AWS Developer Tools Blog
Leveraging the s3 and s3api Commands
Have you ever run aws help
on the command line or browsed the AWS CLI Reference Documentation and noticed that there are two sets of Amazon S3 commands to choose from: s3
and s3api
? If you are completely unfamiliar with either the s3
or s3api
commands, you can read about the two commands in the AWS CLI User Guide. In this post, I am going to go into detail about the two different commands and provide a few examples on how to leverage the two sets of commands to your advantage.
s3api
Most of the commands in the AWS CLI are generated from JSON models, which directly model the APIs of the various AWS services. This allows the CLI to generate commands that are a near one-to-one mapping of the service’s API. The s3api
commands falls into this category of commands. The commands are entirely driven by these JSON models and closely mirrors the API of S3, hence the name s3api
. It mirrors the API such that each command operation, e.g. s3api list-objects
or s3api make-bucket
, shares a similar operation name, a similar input, and a similar output as the corresponding operation in S3’s API. As a result, this gives you a significantly granular amount of control over the requests you make to S3 using the CLI.
s3
The s3
commands are a custom set of commands specifically designed to make it even easier for you to manage your S3 files using the CLI. The main difference between the s3
and s3api
commands is that the s3
commands are not solely driven by the JSON models. Rather, the s3
commands are built on top of the operations found in the s3api
commands. As a result, these commands allow for higher-level features that are not provided by the s3api
commands. This includes, but is not limited to, the ability to synchronize local directories and S3 buckets, transfer multiple files in parallel, stream files, and automatically handle multipart transfers. In short, these commands further simplify and further quicken the transferring of files to, within, and from S3.
s3 and s3api Examples
Both sets of S3 commands have a lot to offer. With this wide array of commands to choose from, it is important to be able to identify what commands you need for your specific use case. For example, if you want to upload a set of files on your local machine to your S3 bucket, you would probably want to use the s3
commands via the cp
or sync
command operations. On the other hand, if you wanted to set a bucket policy, you would use the s3api
commands via the put-bucket-policy
command operation.
However, your choice of S3 commands should not be limited to strictly deciding whether you need to use the s3
commands or s3api
commands. Sometimes you can use both sets of commands in conjunction to satisfy your use case. Often times this proves to be even more powerful as you are able to the leverage the low-level granular control of the s3api
commands with the higher-level simplicity and speed of the s3
commands. Here are a few examples of how you can work with both sets of S3 commands for your specific use case.
Bucket Regions
When you create an S3 bucket, the bucket is created in a specific region. Knowing the region that your bucket is in is essential for a variety of use cases such as transferring files across buckets located in different regions and making requests that require Signature Version 4 signing. However, you may not know or remember where your bucket is located. Fortunately by using the s3api
commands, you can determine your bucket’s region.
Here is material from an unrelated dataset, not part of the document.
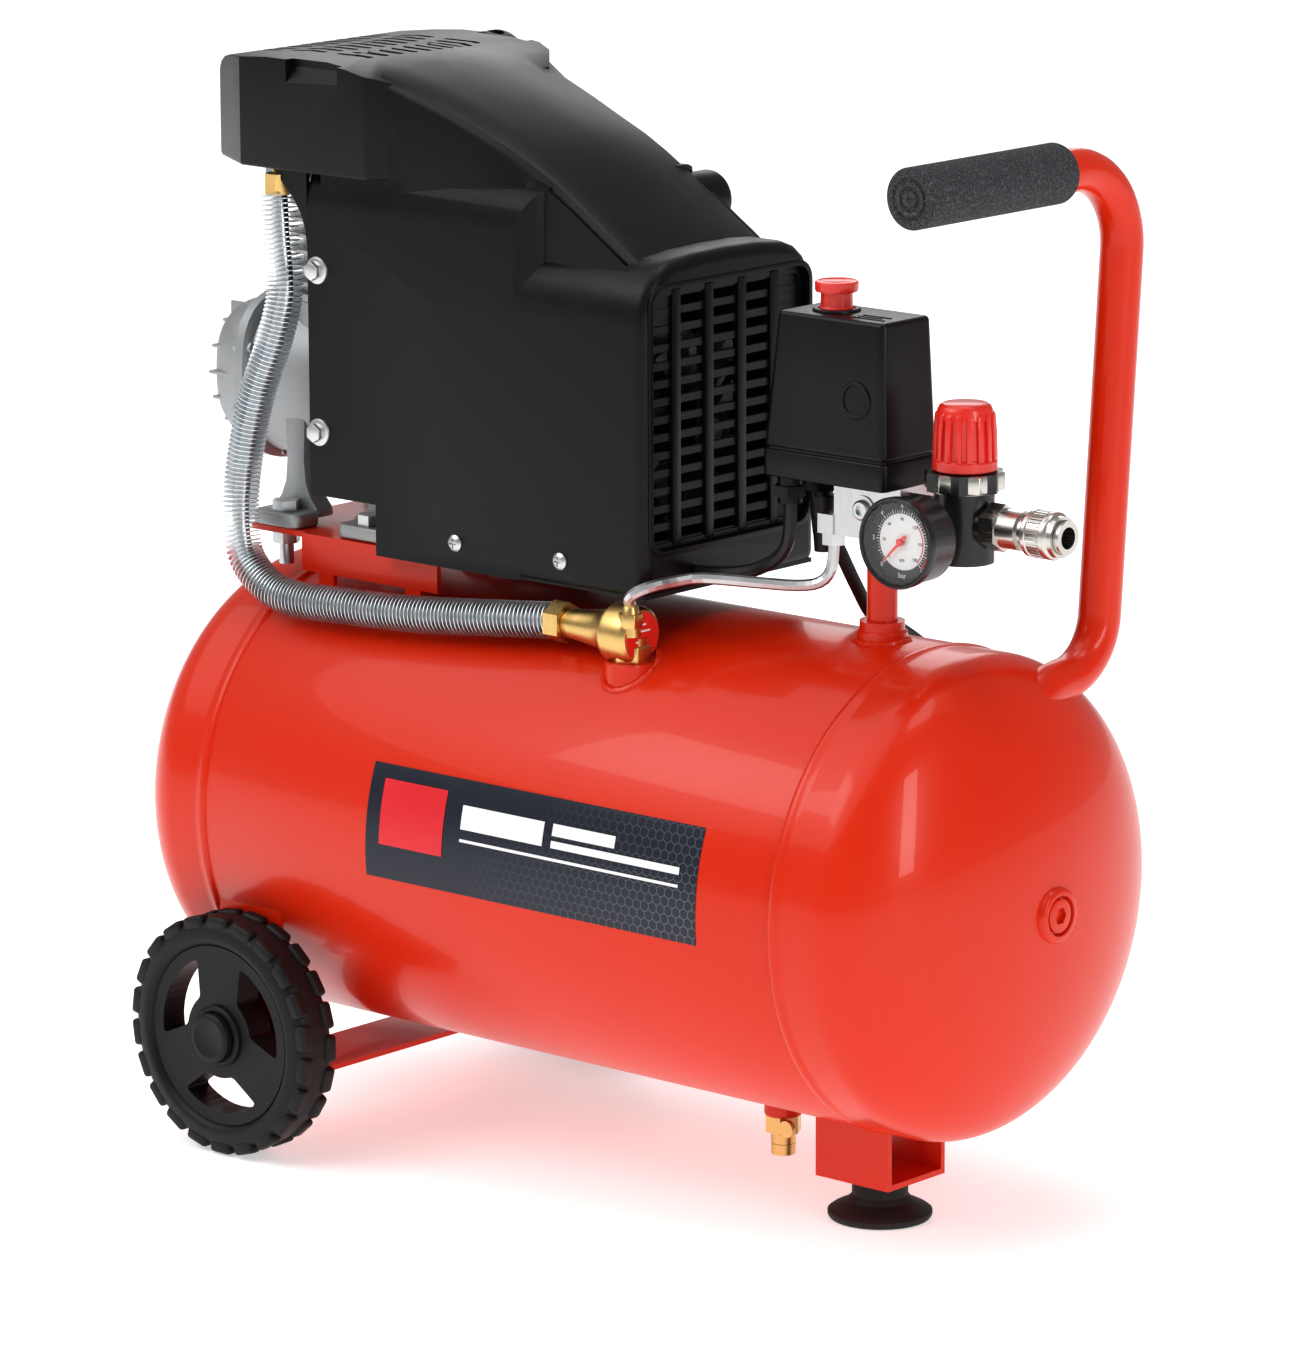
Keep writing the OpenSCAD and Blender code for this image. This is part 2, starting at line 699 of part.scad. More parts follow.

For example, if I make a bucket located in the Frankfurt region using the s3
commands:
$ aws s3 mb s3://myeucentral1bucket --region eu-central-1 make_bucket: s3://myeucentral1bucket/
I can then use s3api get-bucket-location
to determine the region of my newly created bucket:
$ aws s3api get-bucket-location --bucket myeucentral1bucket { "LocationConstraint": "eu-central-1" }
As shown above, the value of the LocationConstraint
member in the output JSON is the expected region of the bucket, eu-central-1
. Note that for buckets created in the US Standard region, us-east-1, the value of LocationConstraint
will be null
. As a quick reference to how location constraints correspond to regions, refer to the AWS Regions and Endpoints Guide.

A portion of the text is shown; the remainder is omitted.